B .. i know you have been elsewhere so i forgive you BUT i have never argued for immigration policy anywhere .. i support workers actions to restrict the bosses and to start to rebuild power see post 148
 
I agree- it is a tautology that misses the point that any of those groups advocating w/c demands on immigration (and concommitant rises in social housing etc for communities experiencing immigration) require a militant and organised w/c to implement them or even force the state to implement them. Any time that level of militancy is achieved- as revol says- the demans would be much more grandiose. As it is you seem to have demands that are
a/ 'transitional' if they understand the above fact, and so dishonest, and
b/ possibly pandering to reactionary ideas that aren't internationalist and see immigrants as immigrants, not other working class people.
 
revol68 said:
yes it's about people developing their own struggles, but fundamental to this is the nature of the struggles. Something like a wild cat strike engneders a form of self empowerment, and also through the inherent interconnectiveness of the struggle necessitates move beyond the "local".
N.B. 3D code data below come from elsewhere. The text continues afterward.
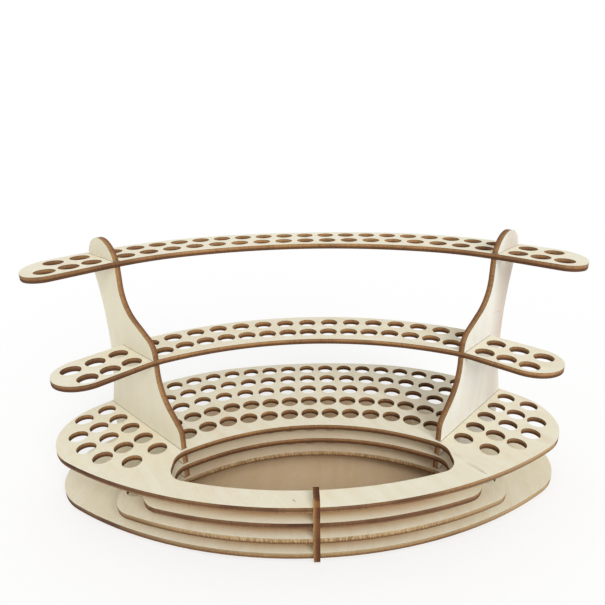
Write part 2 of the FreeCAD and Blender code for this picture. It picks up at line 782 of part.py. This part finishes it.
def upright_profile(body):
    # X runs back across the rows from the middle row's wing line, Y up from the feet
    outline = Outline(body, "Profile", "XZ_Plane")
    deck_top = outline.value(DECK_TOP)

    def centre(edge, name, hand):
        x = size(edge) + hand * size(name + "_radius")
        return Vector(x, deck_top + size(name + "_height"), 0)

    foot = Vector(size("foot_front"), 0, 0)
    toe = centre("foot_front", "toe", 1)
    heel = centre("waist_front", "heel", -1)
    shelf = centre("waist_front", "shelf", 1)
    neck = centre("neck_front", "neck", -1)
    waist = s_step(outline, foot, toe, "toe", heel, "heel", "foot_front")
    outline.add("PointOnObject", 0, 1, -1)
    throat = s_step(outline, waist, shelf, "shelf", neck, "neck", "waist_front")

    crown_radius = size("crown_radius")
    crown = Vector(size("neck_front") + crown_radius, deck_top + size("crown_height") - crown_radius, 0)
    back_radius = outline.value(BACK_RADIUS)
    back = Vector(size("back_waist") + back_radius, deck_top + size("back_waist_height"), 0)
    apart = back - crown
    along = (apart.Length ** 2 + crown_radius ** 2 - back_radius ** 2) / (2 * apart.Length)
    lift = math.sqrt(crown_radius ** 2 - along ** 2)
    toward = Vector(apart).normalize()
    nape = crown + toward * along + Vector(-toward.y, toward.x, 0) * lift
    heel_back = Vector(size("foot_back"), deck_top, 0)
    foot_back = Vector(size("foot_back"), 0, 0)

    outline.line(throat, crown - Vector(crown_radius, 0, 0))
    outline.smooth()
    line = outline.chain[-1][0]
    outline.add("Vertical", line)
    outline.bind("Sizes.neck_front", "DistanceX", -1, 1, line, 1)
    arc = outline.arc(crown, crown_radius, crown - Vector(crown_radius, 0, 0), nape)
    outline.smooth()
    outline.bind("Sizes.crown_radius", "Radius", arc)
    height = "%s + Sizes.crown_height - Sizes.crown_radius" % DECK_TOP
    outline.bind(height, "DistanceY", -1, 1, arc, 3)
    arc = outline.arc(back, back_radius, nape, heel_back)
    outline.corner()
    outline.bind("%s + Sizes.back_waist_height" % DECK_TOP, "DistanceY", -1, 1, arc, 3)
    outline.bind("Sizes.back_waist + %s" % BACK_RADIUS, "DistanceX", -1, 1, arc, 3)
    line = outline.line(heel_back, foot_back)
    outline.corner()
    outline.bind(DECK_TOP, "DistanceY", -1, 1, line, 1)
    outline.add("Vertical", line)
    outline.bind("Sizes.foot_back", "DistanceX", -1, 1, line, 1)
    outline.add("PointOnObject", line, 2, -1)
    outline.shut(foot_back, foot)
    return outline.sketch


def build_upright(label, side):
    body = new_body(label)
    feature = pad(body, upright_profile(body), "Plate")
    feature.Midplane = True
    outline = Outline(body, "BoardSlotSketch", "XZ_Plane")
    for board, level in LEVELS.items():
        outline.box(
            "Sizes.foot_front - Sizes.board",
            LAPS[board],
            "%s - Sizes.slot_play / 2" % level,
            "%s + Sizes.board + Sizes.slot_play / 2" % level,
        )
    body.Tip = cut_through(body, outline.sketch, "BoardSlots")
    body.Placement = FreeCAD.Placement(Vector(0, 0, 0), FreeCAD.Rotation(UP, 90))
    across = "sin(Sizes.wing_angle * 1 deg)"
    along = "cos(Sizes.wing_angle * 1 deg)"
    x = "Sizes.wing_reach * %s + Sizes.upright_out * %s" % (across, along)
    y = "Sizes.wing_reach * %s - Sizes.upright_out * %s" % (along, across)
    body.setExpression("Placement.Base.x", "(%s) * %d" % (x, side))
    body.setExpression("Placement.Base.y", "%s + %s" % (CENTRING, y))
    body.setExpression("Placement.Rotation.Angle", "90 deg - Sizes.wing_angle * %d deg" % side)
    return body


def build_clip():
    # comb at the front centre: X runs to the back and Y up from the foot
    body = new_body("front_clip")
    outline = Outline(body, "Profile", "YZ_Plane")
    front = "-Sizes.front_apex - Sizes.clip_proud"
    rear = "-Sizes.front_apex + Sizes.rim_width - Sizes.clip_inset"
    top = "%s + Sizes.clip_above" % DECK_TOP
    outline.rounded_box(front, rear, top, "Sizes.clip_foot_corner", "Sizes.clip_corner")
    feature = pad(body, outline.sketch, "Plate")
    feature.Midplane = True
    outline = Outline(body, "BoardSlotSketch", "YZ_Plane")
    for board in ("base_plate", "lower_ring", "upper_ring", "deck"):
        outline.box(
            "-Sizes.front_apex + Sizes.notch_depth",
            "-Sizes.front_apex + Sizes.rim_width",
            "%s - Sizes.slot_play / 2" % LEVELS[board],
            "%s + Sizes.board + Sizes.slot_play / 2" % LEVELS[board],
        )
    body.Tip = cut_through(body, outline.sketch, "BoardSlots")
    body.setExpression("Placement.Base.y", CENTRING)
    return body


def check(bodies):
    for item in doc.Objects:
        if "Invalid" in item.State or "Error" in item.State:
            raise RuntimeError("%s failed: %s" % (item.Name, item.State))
    for body in bodies:
        if body.Shape.isNull() or not body.Shape.isValid():
            raise RuntimeError("%s has no valid shape" % body.Label)


bodies = build_boards()
bodies.append(build_upright("left_upright", -1))
bodies.append(build_upright("right_upright", 1))
bodies.append(build_clip())
doc.recompute()
check(bodies)

os.makedirs("parts", exist_ok=True)
for body in bodies:
    body.Shape.exportStep("parts/%s.step" % body.Label)
    box = body.Shape.BoundBox
    spans = [(box.XMin, box.XMax), (box.YMin, box.YMax), (box.ZMin, box.ZMax)]
    extents = ", ".join("%.2f to %.2f" % span for span in spans)
    print("%s: %d solid, %.0f mm3, %s" % (body.Label, len(body.Shape.Solids), body.Shape.Volume, extents))
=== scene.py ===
import math
import bmesh
import bpy
from mathutils import Matrix, Vector

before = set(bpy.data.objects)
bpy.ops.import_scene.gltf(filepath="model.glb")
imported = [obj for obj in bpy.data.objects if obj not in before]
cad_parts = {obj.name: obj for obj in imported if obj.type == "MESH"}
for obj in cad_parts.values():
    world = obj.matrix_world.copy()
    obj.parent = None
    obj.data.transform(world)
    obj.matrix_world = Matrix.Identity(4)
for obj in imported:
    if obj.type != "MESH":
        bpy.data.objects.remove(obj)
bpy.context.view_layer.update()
print("frame loaded:", ", ".join(sorted(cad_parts)))


class Wire:  # one output of a node, so that shader maths reads as plain sums
    def __init__(self, finish, socket):
        self.finish = finish
        self.socket = socket

    def maths(self, operation, first, second=0.0):
        return self.finish.node("ShaderNodeMath", {"operation": operation}, {0: first, 1: second})

    def __add__(self, other):
        return self.maths("ADD", self, other)

    def __radd__(self, other):
        return self.maths("ADD", other, self)

    def __sub__(self, other):
        return self.maths("SUBTRACT", self, other)

    def __rsub__(self, other):
        return self.maths("SUBTRACT", other, self)

    def __mul__(self, other):
        return self.maths("MULTIPLY", self, other)

    def __rmul__(self, other):
        return self.maths("MULTIPLY", other, self)

    def __truediv__(self, other):
        return self.maths("DIVIDE", self, other)

    def __gt__(self, other):
        return self.maths("GREATER_THAN", self, other)

    def __lt__(self, other):
        return self.maths("LESS_THAN", self, other)

    def __abs__(self):
        return self.maths("ABSOLUTE", self)


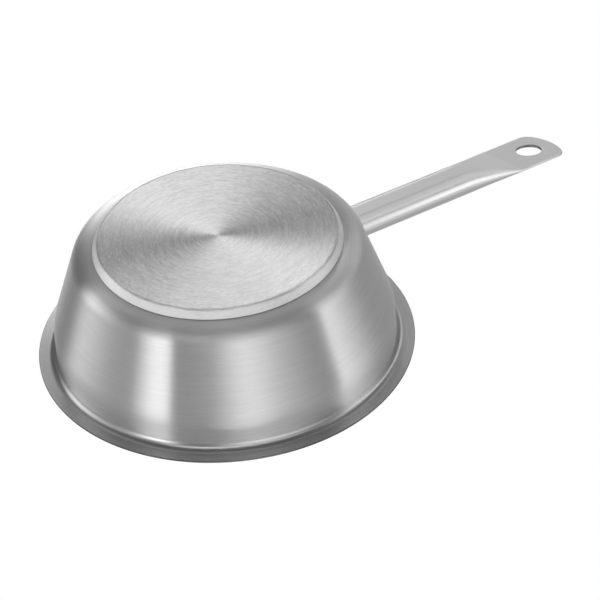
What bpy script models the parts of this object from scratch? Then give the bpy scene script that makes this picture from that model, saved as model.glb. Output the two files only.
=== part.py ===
"""A stainless steel stove pan: a conical bowl with a flanged rim, a layered base and one long tube handle.

Upright, in metres. The origin is the middle of the base's underside, +Z points out of the mouth and the
handle runs along +X, rising as it goes.
"""
import math

import bmesh
import bpy
import numpy as np

# overall sizes
PAN_HEIGHT = 0.0750
RIM_RADIUS = 0.1060
SHEET = 0.0010
GAP = 0.0003
ROUND_STEPS = 96

# base
FACE_RADIUS = 0.0668
CAP_RADIUS = 0.0700
CAP_HEIGHT = 0.0047
CAP_SHEET = 0.0006
BODY_BOTTOM = CAP_HEIGHT + GAP

# rim: a nearly flat flange that a fillet joins to the upright band of the wall
FLANGE_WIDTH = 0.0101
FLANGE_TILT = math.radians(86.5)
FILLET_RADIUS = 0.0049
BAND_RADIUS = RIM_RADIUS - FLANGE_WIDTH
BAND_DROP = 0.0147
BAND_START = PAN_HEIGHT - BAND_DROP

# bowl wall: a cone that a wide bend brings upright, where the band starts
CONE_ANGLE = math.radians(17.83)
BEND_RADIUS = 0.0342
BEND_CENTRE = BAND_RADIUS - BEND_RADIUS
CONE_TOP = BAND_START - BEND_RADIUS * math.sin(CONE_ANGLE)
CONE_FOOT = BEND_CENTRE + BEND_RADIUS * math.cos(CONE_ANGLE) - CONE_TOP * math.tan(CONE_ANGLE)
CORNER_RADIUS = 0.0116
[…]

wildcat strikes? again, workplace struggle were permantly derailed after the miners' strike. The shock effects of this are still reverberating today.

And don't feign obtuseness about the definition of economic struggle - I, and you, know full well that you are talking about workplace stuggle. The definition of economic struggle above covers everything - community or workplace.

Capitalism is constantly changing - we have had 200 years of continuous change: social, economic, political and cultural. All that is solid melts into air - if something isn't growing, it's dying. Nothing stays still. Theory and action has to match this - it has to be cutting edge.

I don't say that workplace stuggles are irrelevant - just it's far, far less important than it was.

This is basic Marxism - that the the factories of thousands did breed a certain consciousness. But when the the factories go, as they have done - where does the most hopeful point of people's concerns lie then?